We all want to be beautiful, don’t we? As a girl it was more important to me than almost anything else. I’m embarrassed to admit that, but it’s true. And wanting to be beautiful as a woman, whether you are or you aren’t, is an awful experience. It eats you alive. If I say that the people I’ve dated would have never been interested in me if they didn’t find me physically attractive, is that the same as saying they wouldn’t be interested in me if I had a different personality? Am I my body as much as I am my mind? I also really like Emrata’s My Body, a memoir about the weight of a body from the opposite perspective of Chloe Cooper Jone’s.
Sharon Olds will always be one of my favorite poets. I can’t recommend Stag’s Leap enough, if you haven’t read it. Odes was at turns funny, moving, and insightful.
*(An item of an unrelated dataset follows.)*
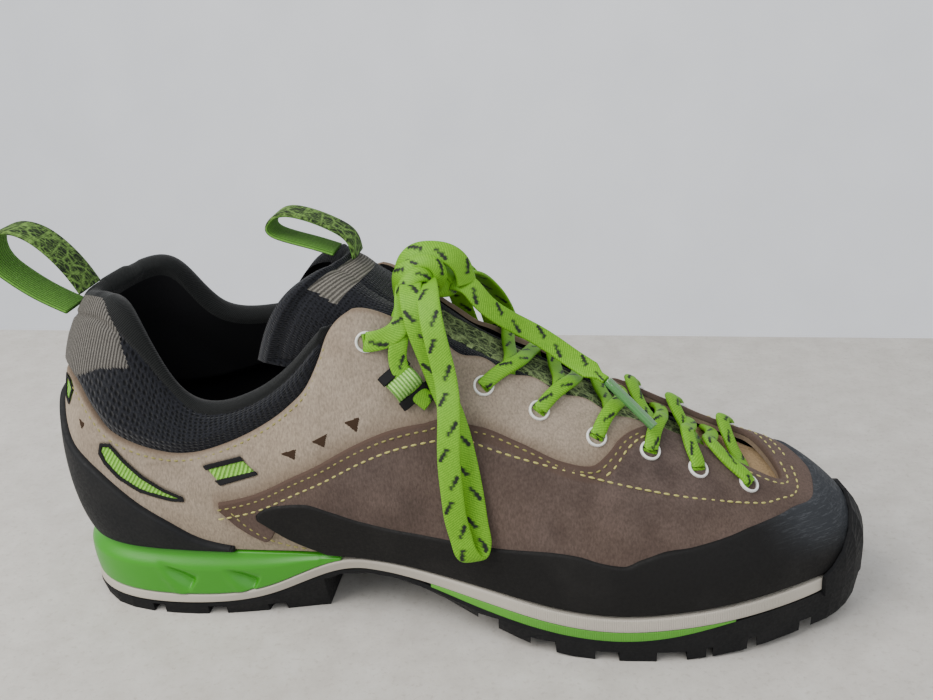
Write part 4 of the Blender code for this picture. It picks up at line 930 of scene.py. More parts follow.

At Home in the World made me very emotional. I look back now and think of the years when I was 18/19/20 as probably the most vulnerable time in my life. I was away from my parents for the first time, living in another country. I had been very sheltered as a teenager, and now I had all this freedom. Which I promptly used to move to San Francisco, splash around with no real direction, and get my heart broken. I feel so lucky that I managed to find my way—even now I look at myself and amazed that I made it out so unscathed. I was really impressionable back then, and very emotionally exposed. I feel really lucky I didn’t meet someone who damaged me the way J.D. Salinger damaged Joyce Maynard. I think there’s nothing more insidious then someone who promises to love and protect you and then just ends up sabotaging you.
I’ve already plugged Psychomagic a ton on Substack but it is really cool and you should read it. It’s really hard to describe, but it taps into a lot of what I’ve been thinking about and exploring this year: how internal states affect the external world. Jodorowsky, according to his Wikipedia page, has worked as “novelist, screenwriter, a poet, a playwright, an essayist, a film and theater director and producer, an actor, a film editor, a comics writer, a musician and composer, a philosopher, a puppeteer, a mime, a lay psychologist, a draughtsman, a painter, a sculptor, and a spiritual guru.” What a life!
If someone—no matter who—desired to do theater, I would communicate the following theory: The theater is a magical force, a personal and a nontransmissible experience. It belongs not only to actors but also to the whole world. A decision, a rough resolution, is enough for this force to transform your life. It is time for human beings to let go of conditioned reflexes, hypnotic systems, erroneous self-concepts. World literature devotes many pages to the theme of the “double,” which, little by little, expels a man from his own life, takes over his favorite places, his friendships, his family, his work, until it makes him an outcast and, at times, his own assassin, according to some versions of the universal myth. For my part, I believe that we are the “double” and not the original.
That’s all for now—tell me what you’ve been reading!